This week's boardroom showdown was butt-clenchingly painful to watch. It was probably the most uncomfortable to behold so far.
Paul 'silverspoon' Callaghan, frankly, was utterly mauled to death by Kristina. He was victim of a drive-by Kristina-ing. Not only did the tango terror lassoo then lacerate him with her caustic whip of a tongue, she then steamrolled over him, reversed, and did it all over again.
Normally, I'd side with the underdog going into the boardroom. I dunno...maybe it's because I squirm at watching such a fragile featherweight having an arm ripped from its socket by a big ol' bruiser (intellectually speaking). But tonight, such a brutal end was justified.
There were many f*** ups, but I think the one that felt most cringeworthy was Paul 'Army Boy' Callaghan's transparent attempt to look all Andy McNab-like with his improvised baked bean tin cooker. For some reason, it reminded me vaguely of Ross Kemp's cameo in EXTRAS - trying to convince Gervais's character, Andy Millman, that he can kill a man with just one hand.

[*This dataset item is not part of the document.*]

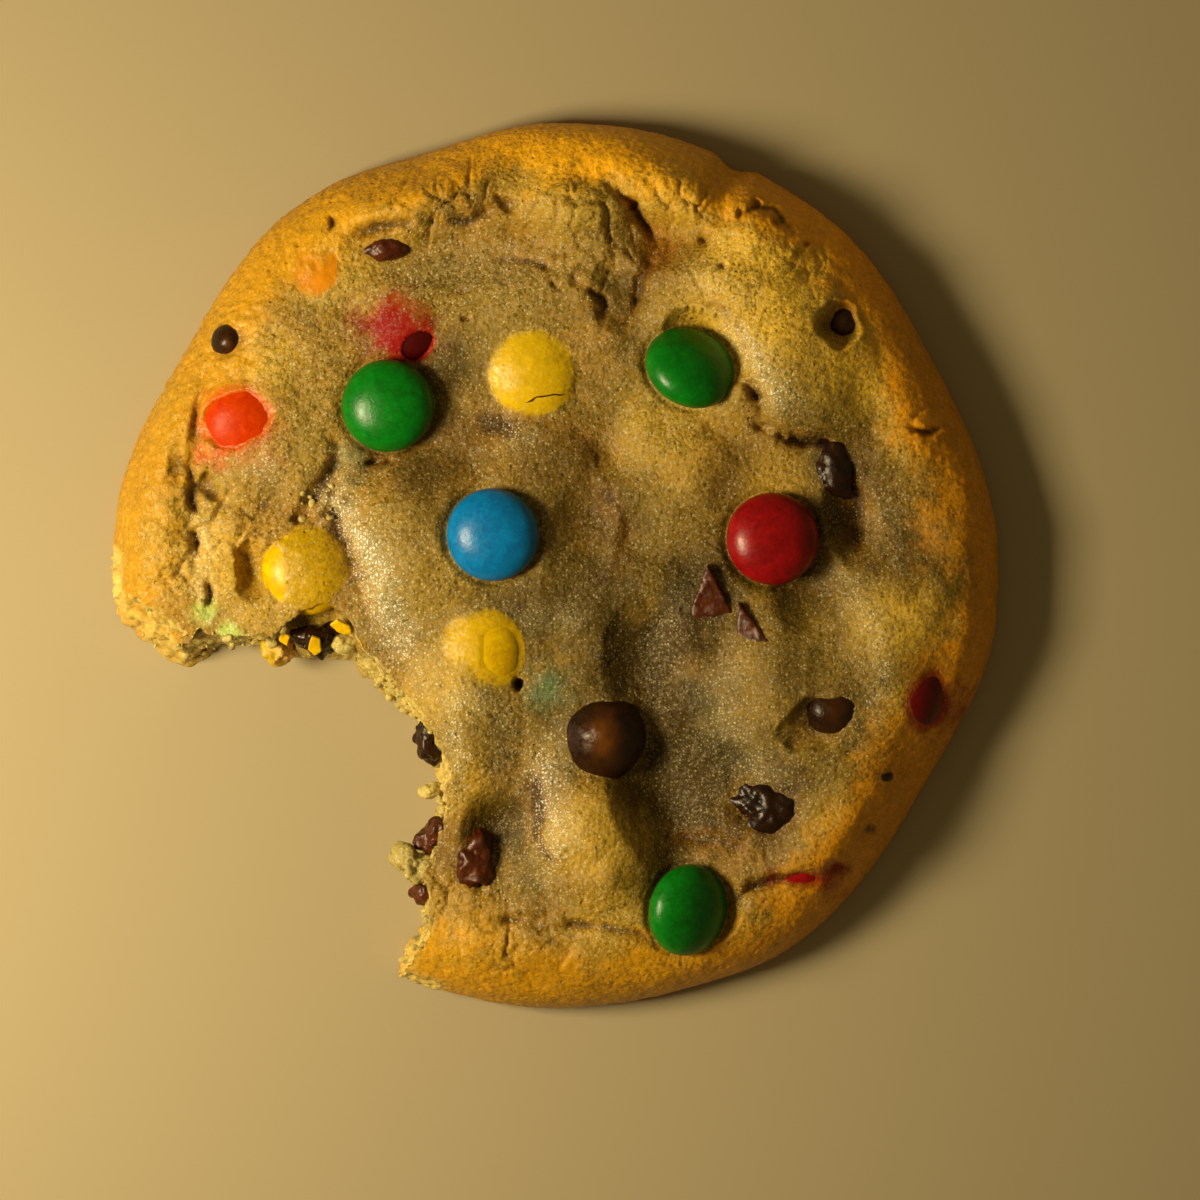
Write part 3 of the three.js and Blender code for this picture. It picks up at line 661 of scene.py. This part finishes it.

As it happened, under fire from hostiles across the table (and enduring a hefty volley of blue-on-blue), Paul seemed to quickly fall apart, ending up stammering and punch-drunk; a casualty with flushed cheeks and plenty of egg on his chin.
I'd hate to go toe-to-toe with a ruthless killing machine like that Kristina. She may be bright orange, but I'd take her very seriously.
Anyway...this week, I think the correct bozo got the boot. A no-brainer (the decision, that is.)